A Manassas man who admitted to stabbing his estranged wife 14 times in front of her two young daughters and several high school students was sentenced Thursday to 60 years in prison, moments after he turned to a full courtroom and asked her family to forgive him.

Prince William County Circuit Court Judge William D. Hamblen suspended 25 years of the sentence, so John Battle, 39, will serve only up to 35 years for the January slaying of Deborah Battle, 30. Prince William Commonwealth's Attorney Paul B. Ebert (D) said the 25-year suspension is used as a "club over the defense's head so that if [Battle] doesn't abide by the terms of his parole, he'll be sent back to prison."

Upon hearing the sentence, friends and family of Deborah Battle erupted with animated cheers and shouts.
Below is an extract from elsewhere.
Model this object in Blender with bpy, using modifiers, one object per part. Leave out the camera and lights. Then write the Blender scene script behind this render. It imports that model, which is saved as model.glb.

John Battle's family members, who quickly fled the courtroom, had no comment; a few were crying.

According to testimony, Battle waited outside his wife's home for more than an hour before lunging at her with a 14-inch bowie knife as she walked toward her car, pushing her daughters out of the way. Witnesses told authorities that Deborah Battle yelled "Run!" to her children before John Battle dragged her along the concrete sidewalk, stabbing her. An autopsy showed that she died from deep wounds in the chest and back.

Ebert, who recommended a 35-year sentence in exchange for a plea arrangement so Deborah Battle's children would not have to testify against their stepfather, called the slaying an "atrocious crime" from a person who authorities knew "harbored hostilities toward women."

In court documents, John Battle had blamed his failed marriage to his first wife, the custody battle over their two sons and his pending divorce to Deborah Battle as the reasons he "just snapped." Ebert countered Thursday that "there are thousands of people who have things go wrong in their lives . . . and everybody does not react the way this man did in broad daylight in front of his stepchildren and other children."

Students from Osbourn High School were standing at a nearby bus stop when the attack occurred, according to police reports.

In an interview after the sentencing yesterday, Angela Battle, John Battle's first wife, who filed for divorce after citing physical and emotional abuse, said she is confident that Deborah Battle, who had filed for divorce a month before her death, would still be alive if state laws were more stringent.

"He physically and verbally abused me and my son," she said. "And all he had to pay was a $50 fine for it and [have] an assault and battery misdemeanor charge on his record."

Deborah Battle's mother, Bonny Welch, said that although she is not completely satisfied with the length of the sentence, "Justice has been served."

"But if he had received the help he needed, this would never have happened," she said, adding that her daughter had called her numerous times, telling her of the physical abuse she and her oldest daughter, now 10, endured.

John Battle's attorney, Kevin T. Wilson, declined to comment after the sentencing, saying only that his client's comments to the courtroom sufficed.

Before hearing his sentence, Battle turned to the crowd and, with his hands crossed and his shoulders hunched, expressed his remorse.

"I'm very sorry for the pain I caused. I have greatly sinned, and I just hope you will be able to forgive me," he said. "I loved Debbie, and she didn't deserve this."